Using polls from the RealClearPolitics polling aggregator, I compared the benchmark demographics of the Democratic electorate — 51 percent white, 25 percent black, 17 percent Latino, 7 percent Asian American and Pacific Islander (AAPI) — with the demographics in recently released polls. For the benchmarks, I examined the racial composition of the general electorate and the Democratic electorate for the past 12 years, looking at census, exit poll and ANES data. Unfortunately, few pollsters reveal their complete racial demographics. But among those that provide demographic data, every one included too many white voters and too few minorities.
For example, a Fox News poll included a sample of probable Democratic primary voters that was 66 percent white and 34 percent nonwhite. Polls by Economist/YouGov, Emerson and CNN also had samples in which whites were 62 percent or more of likely Democratic primary voters. In a December Monmouth University poll, a full 71 percent of Democrats interviewed were white. Worse, samples are often so small that results aren’t even presented for black, Latino or AAPI voters — as in a Fox News poll that reports blacks and Latinos as “N/A.”
If we re-weight polls using the Democratic electorate’s expected racial composition, we can estimate how much racial sampling bias skews candidate support.
There are three issues in the above post.
1. Lots of the details seem iffy to me. If you go to different sources (exit polls, ANES, etc.), you’ll find different estimates of demographic composition (see here for more discussion of this point). That’s fine: it’s hard to actually estimate who votes. But, given that, the above post is way to over-certain in its presentation of numbers, for example in claiming “51 percent white, 25 percent black, 17 percent Latino, 7 percent Asian American and Pacific Islander” as “the benchmark demographics of the Democratic electorate.”
And I had difficulty tracking down lots of these values. For example, recall this bit:
Between 2014 and 2018, people of color grew their share of the electorate by 3 percent. This proportion increased even more among Democrats, suggesting that assessments of exit polling arguably underestimate that increase. If so, any national poll’s sample of Democratic primary voters today should be about half white and half people of color. . .
I followed the link to the 2018 exit poll and found this:
So, what percent of Democrats are white, black, etc? We can figure it out by estimating that 0.44*0.72 of respondents are white Democrats, 0.90*0.11 are black Democrats, etc., thus the percentage of Democrats who are white are 0.44*0.72/(0.44*0.72 + 0.90*0.11 + 0.69*0.11 + 0.77*0.03 + 0.54*0.03) = 0.60, and similarly we compute 19% black, 14% Latino, 7% other. So I don’t know how they take those exit polls and say that Democratic primary voters “should be about half white and half people of color.” Maybe they’re right—primary voters are not the same population as general election voters—I just don’t see where their numbers are coming from. At the very least, these numbers are a lot more uncertain than claimed in the post.

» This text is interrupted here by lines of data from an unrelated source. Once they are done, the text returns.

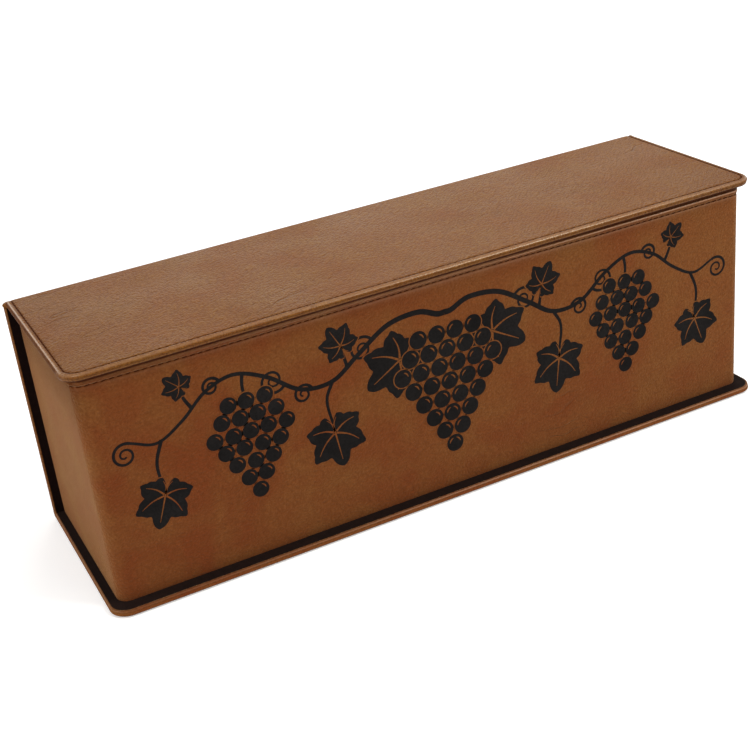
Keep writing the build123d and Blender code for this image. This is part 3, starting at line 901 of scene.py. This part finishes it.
def drawLeaf(x, z, size, turn):
    fillFlat(leafPoints(x, z, size + vine["leafEdge"], turn), layer=1, ink="bare", hub=(x, z))
    fillFlat(leafPoints(x, z, size, turn), layer=2, ink="burnt", hub=(x, z))
    count = vine["veinPoints"]
    arch = vine["veinBow"] * size * np.sin(np.linspace(0, math.pi, count))
    for angle, reach in vine["lobes"][::2]:
        for way in (-1, 1) if angle else (1,):
            a = math.radians(turn + way * angle)
            start = vine["veinStart"] if angle else vine["midribStart"]
            t = np.linspace(start, vine["veinEnd"], count) * size * reach
            bow = arch * way * (angle > 0)
            vein = np.column_stack([x + t * math.cos(a) - bow * math.sin(a),
                                    z + t * math.sin(a) + bow * math.cos(a)])
            widths = np.linspace(*vine["veinWidth"], count) * size / vine["veinSize"]
            fillFlat(ribbon(vein, widths), layer=3, ink="bare")


def drawGrape(x, z, size):
    fillFlat(disc(x, z, size + vine["grapeEdge"]), layer=4, ink="bare", hub=(x, z))
    fillFlat(disc(x, z, size), layer=5, ink="burnt", hub=(x, z))
    glint, count = vine["glint"], vine["veinPoints"]
    a = np.radians(np.linspace(*glint["angles"], count))
    arc = np.column_stack([x + glint["reach"] * size * np.cos(a), z + glint["reach"] * size * np.sin(a)])
    widths = glint["width"] * size * np.sin(np.linspace(*glint["taper"], count))
    fillFlat(ribbon(arc, widths), layer=6, ink="bare")


fillFlat(tapered(smoothLine(vine["stem"], steps=10), vine["stemWidth"]), layer=0, ink="burnt")
for tendril in vine["tendrils"]:
    drawTendril(*tendril)
for stalk in vine["stalks"]:
    fillFlat(tapered(smoothLine(stalk, steps=6), vine["stalkWidth"]), layer=-0.5, ink="burnt")
for leaf in vine["leaves"]:
    drawLeaf(*leaf)
random.seed(11)
acrossStep, downStep = vine["grapeSteps"]
loose = vine["grapeStray"]
for x, z, size, rows in vine["bunches"]:
    for k, count in enumerate(rows):
        for i in range(count):
            gx = x + (i - (count - 1) / 2) * acrossStep * size
            gz = z - k * downStep * size
            if x:   # the bunch in the middle is even
                gx += random.uniform(-loose, loose)
                gz += random.uniform(-loose, loose)
            if x or gx > -0.01:   # the mirrored half makes the others
                drawGrape(gx, gz, size)
for ink, material in (("burnt", engraving), ("bare", trayLeather)):
    makePiece("vine" + ink.capitalize(), *inks[ink], material, "tan_leatherette", "box")
print("front engraved")

# Cradle: the CAD block with its edges worn soft by the flock
cradleLook = {"voxel": 1.3, "smooth": 4}
cradleMesh = nodes["bottle_cradle"].data.copy()
foamCradle = bpy.data.objects.new("foamCradle", cradleMesh)
scene.collection.objects.link(foamCradle)
cradleMesh.materials.clear()
cradleMesh.materials.append(flock)
remesh = foamCradle.modifiers.new("remesh", "REMESH")
remesh.mode = "VOXEL"
remesh.voxel_size = cradleLook["voxel"] * mm
soften = foamCradle.modifiers.new("soften", "SMOOTH")
soften.iterations = cradleLook["smooth"]
depsgraph = bpy.context.evaluated_depsgraph_get()
softMesh = bpy.data.meshes.new_from_object(foamCradle.evaluated_get(depsgraph))
foamCradle.modifiers.clear()
foamCradle.data = softMesh
for poly in softMesh.polygons:
    poly.use_smooth = True
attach(foamCradle, "box")
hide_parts("bottle_cradle")
print("cradle made,", len(softMesh.polygons), "faces")

# Floor, lights and camera, in metres
studio = {
    "floorReach": 4.0, "floorDrop": 0.0002, "floorColor": (0.80, 0.83, 0.93),
    "floorGlow": (0.7, 2.2, 0.36, 1.0),   # from this far out to that, and how bright at each
    "worldLevel": 0.36, "lampColor": (1.0, 0.95, 0.78),
    "lamps": [
        # name, position, what it points at, size, watts
        ("overhead", (0.62, -0.58, 1.10), (0.1, 0.0, 0.1), (0.42, 0.42), 10.0),
        ("left", (-1.3, -0.1, 0.36), (-0.1, 0.0, 0.06), (0.9, 0.7), 10.0),
        ("front", (0.85, -1.5, 0.85), (0.0, 0.0, 0.06), (1.1, 0.7), 8.0),
        ("behind", (0.38, 1.9, 1.15), (0.0, 0.0, 0.12), (2.5, 1.3), 14.5),
        ("middle", (0.78, 1.95, 1.10), (0.0, 0.0, 0.12), (0.7, 0.9), 8.0),
        ("spark", (-0.64, -0.13, 2.52), (-0.17, -0.05, 0.12), (0.4, 1.0), 12.0),
    ],
}


def seenPlainly(tree):
    # one where the thing itself is seen, nothing where it only lights the box
    rays = addNode(tree, "ShaderNodeLightPath").outputs
    mirrored = mathNode(tree, "MAXIMUM", rays["Is Glossy Ray"], rays["Is Transmission Ray"])
    return mathNode(tree, "MAXIMUM", rays["Is Camera Ray"], mirrored)


floorMesh = bpy.data.meshes.new("floor")
floorMesh.from_pydata([(x * studio["floorReach"], y * studio["floorReach"], -studio["floorDrop"])
                       for x, y in ((-1, -1), (1, -1), (1, 1), (-1, 1))], [], [(0, 1, 2, 3)])
floor = bpy.data.objects.new("floor", floorMesh)
scene.collection.objects.link(floor)
paper, tree, shader, where = newMaterial("paperSweep", roughness=1.0, specular=0.0)
feed(tree, shader["Base Color"], studio["floorColor"])
shader["Emission Color"].default_value = (1, 1, 1, 1)
far = addNode(tree, "ShaderNodeVectorMath", operation="LENGTH")
feed(tree, far.inputs[0], where)
glow = spread(tree, far.outputs["Value"], *studio["floorGlow"])
feed(tree, shader["Emission Strength"], mathNode(tree, "MULTIPLY", seenPlainly(tree), glow))
floorMesh.materials.append(paper)

world = bpy.data.worlds.new("studioWorld")
scene.world = world
world.use_nodes = True
tree = world.node_tree
background = tree.nodes["Background"]
background.inputs["Color"].default_value = (1, 1, 1, 1)
level = spread(tree, seenPlainly(tree), 0.0, 1.0, studio["worldLevel"], 1.0)
feed(tree, background.inputs["Strength"], level)

for name, place, aim, size, watts in studio["lamps"]:
    lamp = bpy.data.lights.new(name, "AREA")
    lamp.shape = "RECTANGLE"
    lamp.size, lamp.size_y = size
    lamp.energy = watts
    lamp.color = studio["lampColor"]
    holder = bpy.data.objects.new(name, lamp)
    holder.location = place
    holder.rotation_euler = (Vector(aim) - Vector(place)).to_track_quat("-Z", "Y").to_euler()
    scene.collection.objects.link(holder)

view = {"place": (-0.26555, -0.55677, 0.35133), "ahead": (0.36407, 0.81941, -0.44275),
        "up": (0.28344, 0.35535, 0.89072), "lens": 64.63, "sensor": 36}
ahead = Vector(view["ahead"]).normalized()
right = ahead.cross(Vector(view["up"])).normalized()
upward = right.cross(ahead)
camera = bpy.data.objects.new("camera", bpy.data.cameras.new("camera"))
camera.data.sensor_width = view["sensor"]
camera.data.lens = view["lens"]
facing = Matrix((right, upward, -ahead)).transposed().to_4x4()
camera.matrix_world = Matrix.Translation(view["place"]) @ facing
scene.collection.objects.link(camera)
scene.camera = camera
scene.view_settings.view_transform = "Standard"
print("studio set")
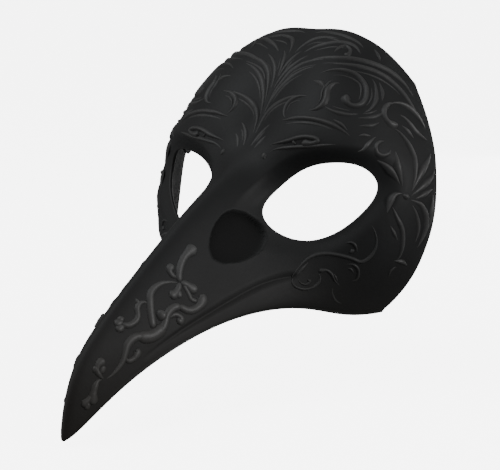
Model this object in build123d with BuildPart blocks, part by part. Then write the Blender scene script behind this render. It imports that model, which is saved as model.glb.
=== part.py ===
"""Plague doctor half mask: a moulded shell with a hooked beak, foam pads and strap anchors inside.

Millimetres. The origin is the nasion point of the mask, where the ridge of the beak leaves the
forehead between the eyes. +X is the wearer's left, +Y points back towards the wearer, +Z is up.
"""
from build123d import *
import os

os.makedirs("parts", exist_ok=True)

# ------------------------------------------------------------ overall sizes
FACE_WIDTH = 172.0  # between the side rims at eye level
FACE_DEPTH = 70.0  # from the nasion back to the side rims
FOREHEAD_HEIGHT = 62.0  # from the nasion up to the top rim
BEAK_REACH = 158.0  # from the nasion forward to the tip of the beak
BEAK_DROP = 124.0  # from the nasion down to the tip of the beak

# ------------------------------------------------------------ moulding
WALL = 2.0
NOSTRIL_LENGTH = 30.0  # blind dimple, along the beak
NOSTRIL_HEIGHT = 22.0  # across the flank of the beak
NOSTRIL_DEPTH = 1.1  # deepest point under the outer face
NOSTRIL_TILT = 38.0  # degrees that its length drops towards the tip
NOSTRIL_U, NOSTRIL_V = 0.684, 0.68  # place on the skin

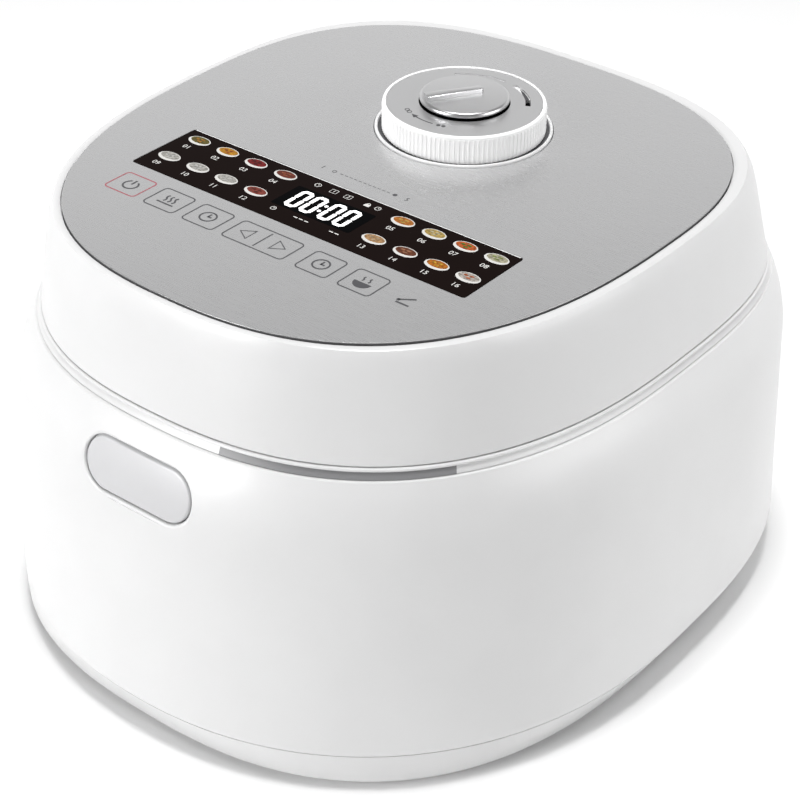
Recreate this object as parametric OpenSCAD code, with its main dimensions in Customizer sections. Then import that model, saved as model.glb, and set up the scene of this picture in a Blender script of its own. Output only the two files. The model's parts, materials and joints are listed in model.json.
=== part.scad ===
// Pressure rice cooker with induction heating, a hinged lid and a turning steam cap.
// The origin is on the ground under the middle of the body; the front faces -Y.

/* [Body] */
// Width over the widest part of the body, just above the base
body_w = 300; // [292:1:360]
// Depth over the widest part of the body
body_d = 333; // [300:1:400]
// Height of the seam between body and lid
seam_z = 142.7; // [136:0.1:175]
// Height of the seam between outer shell and base cover
base_z = 17; // [14:0.5:22]
// Width over the lip at the lid seam
seam_w = 264.6; // [240:0.2:315]
// Wall thickness of the outer shells
wall = 2.6; // [2:0.1:3.2]
// Height of the recessed band under the lip
band_h = 3.2; // [2:0.1:5]

/* [Lid] */
// Height from the lid seam to the top panel
lid_h = 46.3; // [42:0.1:60]
// Width of the top panel
panel_w = 239.3; // [215:0.1:285]
// Depth of the top panel
panel_d = 265.5; // [245:0.1:320]
// Width of the white edge round the panel
panel_edge = 3.4; // [2:0.1:6]
// Thickness of the top panel
panel_t = 2.4; // [2:0.1:4]
// Gap between the lid and the body
lid_gap = 0.8; // [0.5:0.1:1.5]
// Furthest that the lid opens
lid_open = 85; // [60:1:88]

/* [Display and keys] */
// Width of the dark display window
window_w = 168.6; // [150:0.2:185]
// Depth of the dark display window
window_d = 37.4; // [30:0.2:42]
// Distance of the window's middle in front of the body's middle
window_front = 48.3; // [44:0.1:52]
// Distance of the row of touch keys in front of the body's middle
keys_front = 81.8; // [78:0.1:90]

/* [Steam cap] */
// Distance of the cap's axis behind the body's middle
cap_back = 44.8; // [40:0.1:55]
// Diameter of the ribbed ring
ring_d = 69.2; // [57:0.1:76]
// Height of the ribbed ring above the panel
ring_h = 12.1; // [9:0.1:18]
// Number of grip ribs
ring_ribs = 108; // [48:4:140]
// Diameter of the turning disc in the ring
disc_d = 38; // [30:0.2:44]

/* [Release button] */
// Width of the button
button_w = 55; // [40:0.5:64]
// Height of the button
button_h = 22.6; // [16:0.2:26]
// Height of the button's middle above the ground
button_z = 118.5; // [112:0.5:121]
// Travel of the button
button_travel = 3.5; // [2:0.1:4.5]

/* [Pot] */
// Inside diameter of the inner pot
pot_d = 212; // [176:1:222]
// Wall thickness of the inner pot
pot_wall = 2; // [1.5:0.1:3]
// Height of the pot's bottom above the ground
pot_low = 34; // [33:0.5:40]
// Distance of the pot's axis in front of the body's middle
pot_front = 8; // [6:0.5:12]

/* [Hinge] */
// Diameter of the hinge pin
hinge_pin_d = 6; // [4:0.5:8]
// Distance of the hinge axis behind the body's middle
hinge_back = 149; // [147:0.5:175]
// Distance of the hinge axis under the lid seam
hinge_drop = 5.7; // [5:0.1:8]

/* [Fits] */
// Radial clearance of a turning fit
running_fit = 0.05; // [0.02:0.01:0.1]
// Gap between pieces that sit in each other
seat_gap = 0.3; // [0.2:0.05:0.5]

/* [Hidden] */
$fn = 96;

// ---- colours
white = [0.95, 0.95, 0.95];
pale_grey = [0.82, 0.82, 0.83];
mid_grey = [0.55, 0.55, 0.56];
dark_grey = [0.25, 0.25, 0.27];
near_black = [0.08, 0.07, 0.07];
silver = [0.72, 0.72, 0.74];
steel = [0.62, 0.63, 0.65];
copper = [0.72, 0.38, 0.2];
board_green = [0.1, 0.35, 0.2];
rubber_grey = [0.35, 0.35, 0.36];

// ---- plan outlines: [half width, front reach, rear reach, y of the widest line, front power, rear power]
outline_steps = 64;
panel_z = seam_z + lid_h;
panel_plan = [panel_w / 2, panel_d * 0.575, panel_d * 0.425, 16.7, 2.52, 2.68];
seam_d = body_d - 39.2;
seam_plan = [seam_w / 2, seam_d * 0.54, seam_d * 0.46, 12.5, 2.45, 3.1];
base_plan = [body_w / 2, body_d * 0.495, body_d * 0.505, -1.7, 2.18, 2.88];

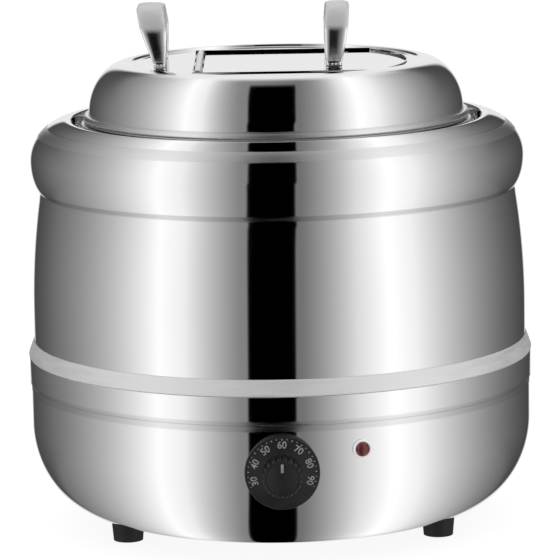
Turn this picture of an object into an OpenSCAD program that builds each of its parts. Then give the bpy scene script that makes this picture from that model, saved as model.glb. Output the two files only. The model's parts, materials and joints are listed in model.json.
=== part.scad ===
// Electric soup kettle: a steel casing with a water well, a lift-out pot and a lid with a hinged flap.
// Millimetres, +Z up, the controls face -Y. The origin is on the table under the casing's axis.

/* [Casing] */
// Outside radius of the bowl-shaped lower shell
casing_r = 172.4; // [171.6:0.2:172.6]
// Gap between the bowl and the table, which the feet fill
foot_h = 12; // [12:0.5:14]
// Radius of the bowl's flat bottom
bowl_flat_r = 123; // [121:0.5:124]
// Height at which the bowl's side is upright
bowl_z = 73; // [72:0.5:75]
// Height of the pressed groove under the belt
groove_z = 100; // [99:0.5:101]
// Height of the top of the belt, where the lower shell ends
belt_z = 119.8; // [119:0.2:121]
// Height of the top of the upper shell's barrel-shaped wall
shell_top_z = 231.6; // [231:0.2:232]
// Sheet thickness of the casing, lid and pot
sheet = 1; // [0.9:0.05:1]

/* [Collar] */
// Largest radius of the collar
collar_r = 169.2; // [169:0.2:169.6]
// Height of that largest radius
collar_mid_z = 254; // [253:0.5:255]
// Height of the collar's crest
collar_top_z = 282; // [281.5:0.25:282.5]

/* [Pot and well] */
// Inside radius of the lift-out pot
pot_r = 122.5; // [121:0.5:122.5]
// Height of the inside of the pot's floor
pot_floor_z = 69; // [68:0.5:72]
// Inside radius of the water well
well_r = 128; // [127.5:0.25:128]
// Height of the inside of the well's floor
well_floor_z = 58; // [57:0.5:59]

/* [Lid] */
// Outside radius of the lid's wall
lid_r = 128.4; // [128:0.2:128.6]
// Height of the raised crest round the lid's top
lid_crest_z = 320.8; // [320.8:0.2:322]
// Reach of the hinged flap's round edge from the lid's axis
flap_reach = 89; // [87:0.5:90]
// Distance of the flap's straight edges from the lid's axis
flap_half = 70; // [69.5:0.5:70]
// Distance of the flap's hinge from the lid's axis
hinge_off = 52; // [50:0.5:58]
// Height of a handle's crown above the lid
handle_h = 40.5; // [38:0.5:42]

/* [Controls] */
// Radius of the control knob's numbered skirt
knob_r = 24.5; // [23.5:0.5:25]
// Height of the knob's axis
knob_z = 70.5; // [70:0.5:71]
// Angle of the indicator lamp round from the knob
lamp_angle = 17.6; // [17:0.2:20]
// Height of the lamp's axis
lamp_z = 83; // [82:0.5:84]

/* [Hidden] */
$fn = 96;

steel = "silver";
satin = "gainsboro";
black = "dimgray";
brass = "goldenrod";
eps = 0.01;
gap = 0.2;          // air gap between parts that only rest on each other

// Casing
bowl_rx = casing_r - bowl_flat_r;
bowl_rz = bowl_z - foot_h;
groove_depth = 0.7;
belt_r = casing_r + 0.9;
shell_r = casing_r - 2.7;      // the upper shell slips into the belt
shell_foot_z = groove_z + 6;
barrel_z = 150;                // the upper shell's wall curves inward above this height
barrel_radius = 516;           // radius of that curve in section
barrel_sweep = asin((shell_top_z - barrel_z) / barrel_radius);
neck_r = shell_r - barrel_radius * (1 - cos(barrel_sweep)) - 0.6;
neck_z = 239;
ring_h = 10.8;

// Collar, from its lower edge over the crest to the ledge that carries the well
collar_rx = 27.2;
collar_rz = collar_top_z - collar_mid_z;
collar_crest_r = collar_r - collar_rx;
tuck_rx = 11.4;
tuck_rz = 23.5;
tuck_end = -61;
lip_roll = 4.6;
lip_r = collar_crest_r - lip_roll;
ledge_z = 273.2;
ledge_r = well_r + sheet * 1.2 + 1;

// Well and pot
well_sheet = 1.2;
well_flange_z = ledge_z + 1;
well_corner = 18;
pot_bead = 2.05;
pot_bead_r = 132.3;
pot_rim_z = well_flange_z + well_sheet + gap + 2 * pot_bead;
pot_corner = 25;

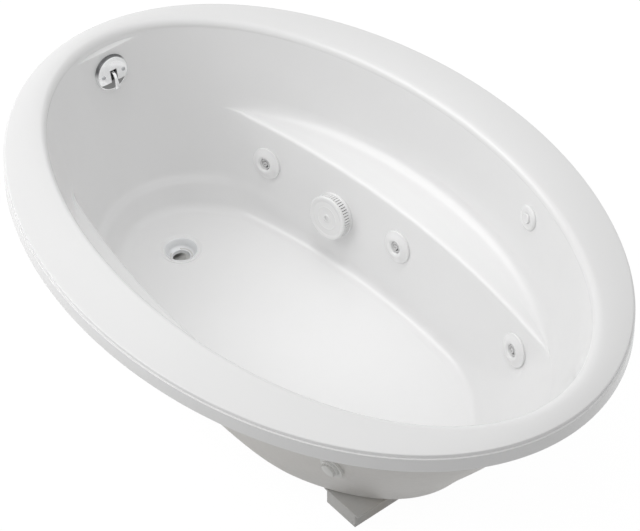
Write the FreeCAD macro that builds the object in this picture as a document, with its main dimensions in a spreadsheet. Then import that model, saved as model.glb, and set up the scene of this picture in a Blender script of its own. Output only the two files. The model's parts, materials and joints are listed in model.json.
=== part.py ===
import FreeCAD, Part
import math
import os
import re

import Sketcher
from FreeCAD import Placement, Rotation, Vector

# Oval drop-in bathtub with water jets.
# Origin: on the floor, under the centre of the rim. +X points to the backrest end, -X to the drain end,
# +Y to the pump side, +Z up. Lengths are in millimetres.

os.makedirs("parts", exist_ok=True)
doc = FreeCAD.newDocument("jetted_bathtub")
sheet = doc.addObject("Spreadsheet::Sheet", "sizes")

# ---------------------------------------------------------------- driving sizes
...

2. The post makes one big mistake by not distinguishing between weighted and unweighted numbers. For example, they write that 71% of Democrats in the Monmouth poll were white, and they link to this image:
But check this out, from this very same poll report:
It’s the weighted, not the unweighted, results that are relevant. It’s completely misleading to claim a polling bias based on unadjusted numbers.
3. But adjustments aren’t perfect. The above post claims, “too many of the ‘mainstream’ polls significantly oversample college-educated and higher-income minority voters simply because they’re easier to reach than those with lower socioeconomic status.” That could be—if the surveys don’t appropriately adjust for education and income. Not adjusting for demographics can cause problems: it’s our understanding that the infamous state polling errors in the 2016 general election arose (see figure 2 here) because many polls in close states did not adjust for education. So, yeah, if you think this a concern, you should include these variables in the adjustment.
In short, polls are inevitably flawed, hence the need for adjustment. The challenge is knowing what to adjust to. Pollsters know about adjustment. So, if there’s a problem, it’s not simply that there are too many white people in the survey. There’s room for honest disagreement regarding the demographic composition of the electorate.
P.S. The Monkey Cage post now has a long correction. But the correction still seems to miss the point that the relevant comparison is to weighted, not unweighted, numbers.